Dia lantas beralih menjadi pelatih, dan mulai saat itulah dia 'mewariskan' ilmunya kepada anak didiknya, utamanya untuk ganda putra atau campuran. Salah satu anak didiknya yang antara lain bisa disebut berhasil adalah pasangan Ricky Ahmad Subagya serta Rexy Mainaky.
Hidup untuk bulutangkis Hidup Christian Hadinata lebih dari separohnya didedikasikan kepada olahraga bulutangkis, sejak dia terjun di kejuaraan nasional olahraga ini di tahun 1971. Hingga usianya menginjak 60 tahun, bulutangkis masih mengisi waktunya.

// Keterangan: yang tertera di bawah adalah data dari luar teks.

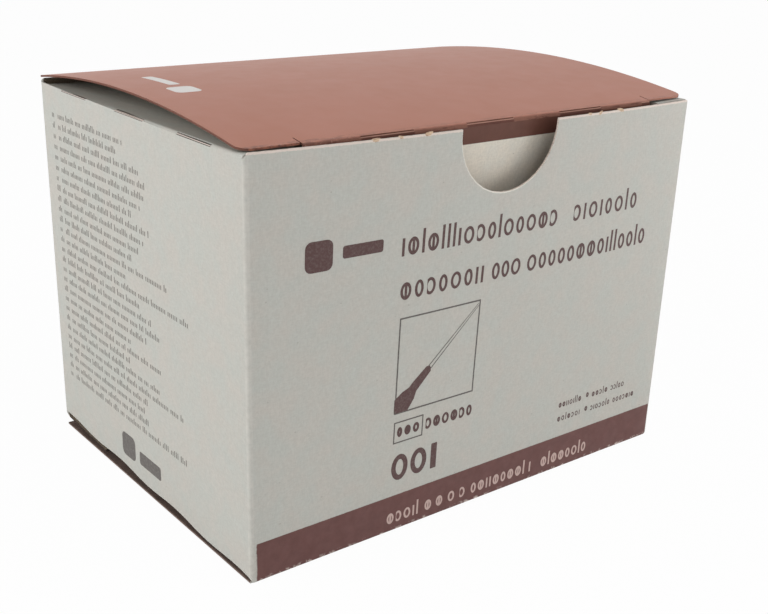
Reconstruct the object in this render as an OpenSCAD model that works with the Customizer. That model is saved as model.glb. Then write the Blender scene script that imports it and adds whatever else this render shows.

'Saya ini berhutang kepada bulutangkis Indonesia dan PBSI, sehingga saya harus melunasinya sampai saya tidak sanggup lagi,' ungkapnya, serius. Kini, walaupun dia tidak lagi memegang status pelatih nasional, Christian dipercaya duduk di kepengurusan PB-PBSI. Sebagian penghuni pelatnas dan sejumlah pelatih menggambarkan sosok Christian sebagai orang 'menyerahkan' hidupnya untuk dunia bulutangkis. Dia juga digambarkan sebagai pelatih yang berdisiplin, serius, dan telaten.
'Pak Christian sudah datang ke lokasi latihan, sebelum para pemain datang,' kata salah-seorang pemain muda, Maria Christi Yulianti.